Diante desse cenário, instrumento pouco conhecido e que passa a ser interessante para a blindagem patrimonial (antes de constrição de dívida) é a possibilidade de se destinar – mediante escritura pública registrada na matrícula – até um terço do seu patrimônio líquido para a instituição de bem de família, que gozará das respectivas proteções legais – inclusive, prevalecendo sobre a regra que prevê que a impenhorabilidade recairá sobre o imóvel de menor valor nos casos em que houver mais de um imóvel – observadas as regras dos artigos 1.711 e seguintes do Código Civil. Tal bem, porém, torna-se inalienável, de modo que não pode, por exemplo, ser colocado como garantia de dívida.
Por outro lado, é preciso lembrar que há outras situações que podem afastar a impenhorabilidade do bem de família por expressa previsão legal. Conforme a Lei n. 8.099/90, é o caso da execução movida: a) pelo titular do crédito do financiamento destinado à construção ou à aquisição do imóvel; b) pelo credor de pensão alimentícia; c) para cobrança de impostos atinentes ao imóvel (IPTU, ITR); d) para execução de hipoteca sobre o imóvel oferecido como garantia real; v) por ter sido adquirido com produto de crime ou para execução de sentença penal condenatória; vi) por obrigação decorrente de fiança concedida em contrato de locação. Além disso, jurisprudencialmente, há várias decisões (inclusive, do STJ) admitindo a penhorabilidade de fração ideal (parte) do bem de família quando ele for divisível, isto é, quando for possível o desmembramento do imóvel sem sua descaracterização.

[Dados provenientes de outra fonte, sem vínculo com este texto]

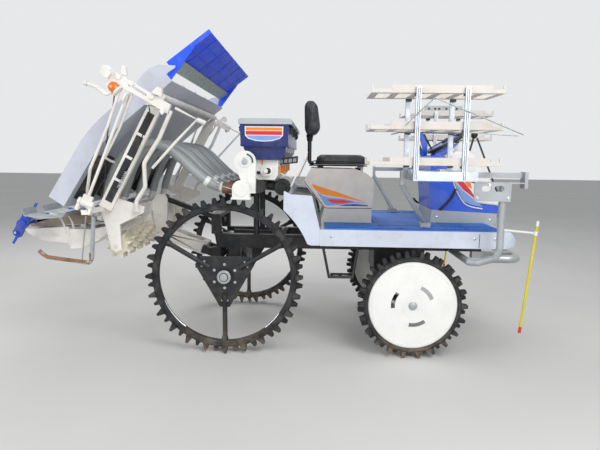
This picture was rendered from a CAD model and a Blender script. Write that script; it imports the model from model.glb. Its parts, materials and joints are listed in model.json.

Assim, nota-se a importância do instituto do bem de família, mesmo antes da execução, tanto para o credor quanto para o devedor, que devem ficar atentos às peculiaridades inerentes ao instituto. Se, por um lado, o devedor pode tomar certos cuidados para evitar que seu bem de família seja penhorado, por outro, o credor pode se antecipar a eventuais manobras fraudulentas e optar por aquelas medidas executivas que sejam mais efetivas, ainda que, por vezes, não sejam conhecidas pela maioria.